In [1]:
import torch

## Wht you need a good init

In [9]:
x = torch.randn(512)
a = torch.randn(512, 512)

In [10]:
# 100 iterations of matrix multiplication - eventually the values go to zero
for i in range(100): 
    x = a @ x
    if x.std() != x.std(): break

In [11]:
x.mean(), x.std()

(tensor(nan), tensor(nan))

In [12]:
i # indicates the number of iterations until the std is gone

27

In [14]:
x = torch.randn(512)
a = torch.randn(512, 512) * 0.01

for i in range(100): 
    x = a @ x    

x.mean(), x.std()

(tensor(0.), tensor(0.))

The example above resembles a 100 layer neural net and is supposed to illustrate that the weights will vanish to zero after one pass, which  will not allow a model to learn anything because there are no differences between the weights to create a gradient to learn from.

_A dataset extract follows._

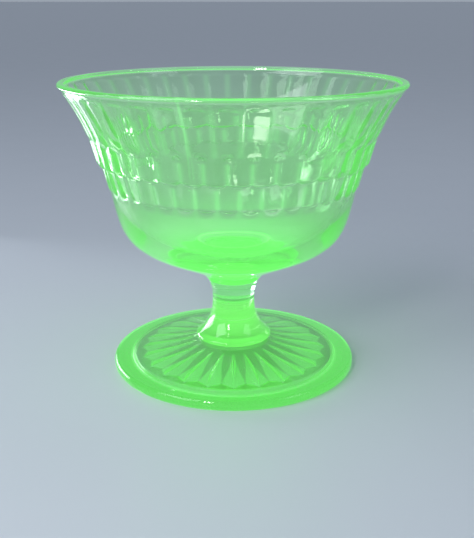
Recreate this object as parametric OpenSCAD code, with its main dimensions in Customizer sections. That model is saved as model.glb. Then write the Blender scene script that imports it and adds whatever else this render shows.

People have come up with several strategies to remedy this such as:

- Use a std that will make sure x and Ax have the same scale
- Use an orthagonal matrix to initialize the weight, these matrices have the property that they preserve the L2 norm so that x and Ax would have the same sum of squares
- Use spectral normalization on the matrix A, which has math properties ensuring dividing A by M doesn't overflow, however can still vanish 

Here we will use Xavier initialization which tells us to use a scale equal to `1/math.sqrt(n_in)` where `n_in` is the number of inputs of our matrix.

In [15]:
import math

In [16]:
x = torch.randn(512)
a = torch.randn(512, 512) / math.sqrt(512)

In [17]:
for i in range(100): x = a @ x

In [18]:
x.mean(), x.std()

(tensor(-0.0166), tensor(0.7692))

"Fixup initialization" and "Self-normalizing Neural Networks" are 2 good papers on ensuring variance for even 1k layers

Fixup-init is a more recent paper while the latter paper and apporach is very fiddly and sensitive to hyperparameters with a very extensive math-heavy appendix.

Another paper worth mentioning is called "All you need is a good init"